A player must make a saving throw if a skullcrab makes two successful claw attacks against a character in a round. An unsuccessful save means the skullcrab has attached to the victim, and will begin to drain blood using a needle-like proboscis that extends from its beak (1d4 damage per round) until it is killed and releases its grip.

After one round of blood draining, the victim must make another save. If unsuccessful, they become paralyzed by the skullcrab's anesthetizing saliva. The victim will stay paralyzed if the creature is not removed; once removed, the victim will come out of the paralysis after 1 turn.
Voila! Light on stat block, heavy on description/ it should be when it comes to old-school roleplaying!

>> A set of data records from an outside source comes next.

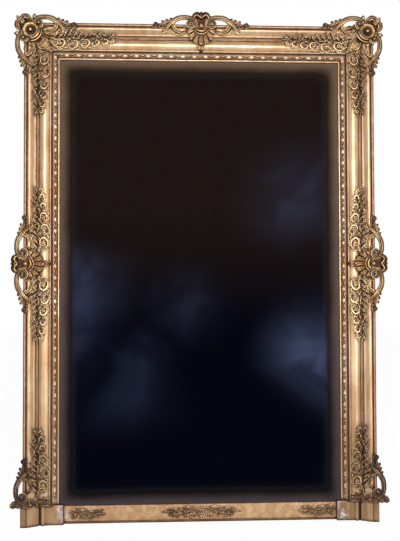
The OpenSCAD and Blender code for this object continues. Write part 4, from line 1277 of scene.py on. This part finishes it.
# %% Making the corner cartouche
def corner_cartouche():
    casting = bmesh.new()
    add(casting, pad([(-20, 10), (-8, 22), (8, 24), (24, 14), (42, 10), (50, -6), (58, -24), (50, -46),
                      (30, -62), (8, -54), (-6, -46), (-14, -38), (-14, -22), (-26, -8)], 74, 87, 5))
    for place in (Matrix.Identity(4), DOWN_SIDE):
        corner_half(casting, place)
    add(casting, acanthus([(4, -4, 94), (-6, 6, 98), (-14, 14, 99), (-23, 23, 94)], 7.5, 3))
    add(casting, ball((-19, 19, 92), 5.8, 1.1, 12))
    add(casting, hoop(BOSS_AT, 14.6, 93, 3.0))
    add(casting, ball((*BOSS_AT, 96), 6.6, 1.5, 18))
    for turn in range(10, 370, 45):
        leaf = [(*around(BOSS_AT, r, turn), h) for r, h in ((13.5, 94), (18, 100), (23, 101), (28, 96))]
        add(casting, petal(leaf, 8.2, 2.2, 3.0, 8, 8))
    for turn in (60, 135, 210):
        add(casting, crescent(BOSS_AT, 21.5, turn - 52, 104, 97, 4.0, 2, 2.5))
    add(casting, crescent(BOSS_AT, 27.0, -114, 138, 96, 4.4, 0, 2.0))
    add(casting, crescent(BOSS_AT, 35.0, -112, 134, 92, 2.8, 0, 1.5))
    add(casting, fan(BOSS_AT, -119, 29, 9, 32, corner_reach, on_mitre))
    add(casting, acanthus([(54, -55, 84), (68, -69, 87), (80, -81, 83), (92, -93, 66)], 14.0, 5, 0.32, 4.0))
    add(casting, ball((78, -79, 88), 4.0, 1.0, 12))
    for at in ((50, -97, 75), (96, -51, 75)):
        flower(casting, at, 11, 5)
        curl(casting, at, 15, 200, 0.9, at[2] - 1, 2.6, 10, eye=False)
    return casting


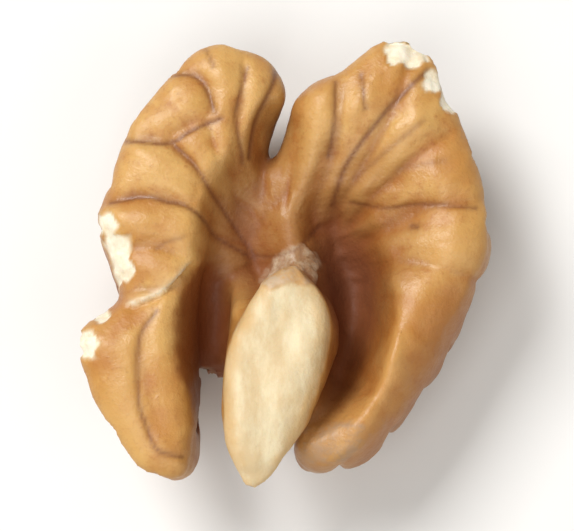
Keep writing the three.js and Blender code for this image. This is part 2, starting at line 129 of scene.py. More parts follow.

I might just post another S&W creature later tonight...I'll keep you all in suspense!

Yes, I love me some Swords & Wizardry, and I know you will too, if you give it a read. Come, join usssss... 

P.S. A final musing I wanted to run past you, dear readers: if OSRIC was the "first retro-clone" (as seems to be the case based on publication dates and OSR lore I've read on blogs), then S&W was the second. I wonder if it's a coincidence that WotC's first premium reprint was AD&D (which OSRIC emulates), followed by that fancy OD&D box (covered by Swords & Wizardy). Is WotC mimicking the publication order of the retro-clones? may sound far-fetched, and I do so love a good conspiracy theory, never know!

UPDATE: Well, it looks like Labyrinth Lord was published after OSRIC, and last came S&W. Oh well, so much for my cockamamie theory!


  1. Well they also published the 3.5E reprint, but I guess that's following on the tail of Pathfinder, which is a different beast entirely. Also doesn't explain the 2E reprints, not that I mind.

  2. I added this to the list of reviews on the Giant List of Swords & Wizardry Stuff. Love the skullcrab! :)

    1. Thanks, Matt! I would like to give you the skullcrab for Knockspell, as well as the other creature I'm going to post in a little while. I'll rewrite something that includes both creatures and send to you, per instructions on your blog.

  3. One slight correction, I believe Labyrinth Lord was the 2nd popular retro-clone released.

    1. Ditto to this. Although I wouldn't bet my life on it.

    2. Ah, poop, I just checked, and I think you guys are right. Ah well, I let my love of a good conspiracy theory blind me to the facts! Argh.

  4. Great post Anthony. The skullcrab is creepy good.